Borders. Remember that in book production, pages are printed separately, assembled and then trimmed. What makes a border effective is having it perfectly parallel to the edge of the page, but in the printing and assembly process, this is extremely difficult to get right every page, every time. If there is variation from page to page and copy to copy, it will be around the edges. This means you should exercise extreme caution or even avoid using borders that depend on alignment with page edges.
Total Ink Coverage (TIC). As with anything, the physical printing process has some inherent limitations. The texture and viscosity of the ink means it can be applied only in certain ways, and it requires drying time. Papers have an absorbency limit, so there’s only so much ink it can hold without warping or losing clarity. And Machines can output only so much ink onto so many pages before the printer heads get worn down or it jams. Bear in mind that your monitor shows you the deepest blacks and richest vibrancies, but you’ll likely have trouble replicating that on paper. You might remember that the CMYK printing process involves color layers, and it’s a good rule of thumb that you can’t exceed a 300% build of all the colors. This means the printer can lay down 100% Cyan, 100% Magenta, 100% Yellow, or 50% Cyan, 100% Magenta, 50% Yellow and 100% Black. When you’re designing your colors and opacities, keep this in
mind, and maybe prioritize saturation based on color importance.

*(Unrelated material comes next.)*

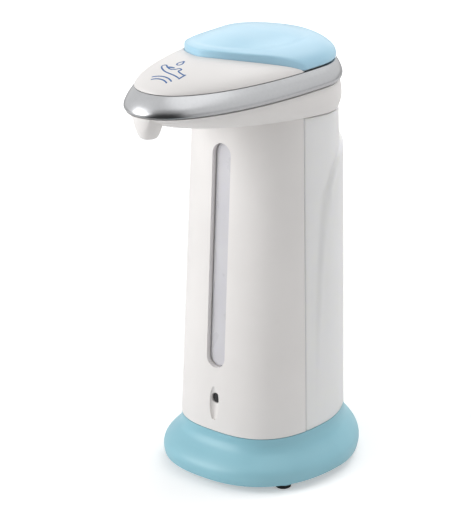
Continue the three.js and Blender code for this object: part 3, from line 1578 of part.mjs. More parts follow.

The best thing to do is ask a lot of questions with your print specialists. It’s easy to forget just how technical and difficult it is to take something to print, because it’s gotten easier and easier for people to take their designs to print in the era of digital printing. It’s not just pushing a button, and with a little care, your piece can benefit from the art of great graphic design and the art of beautiful print design.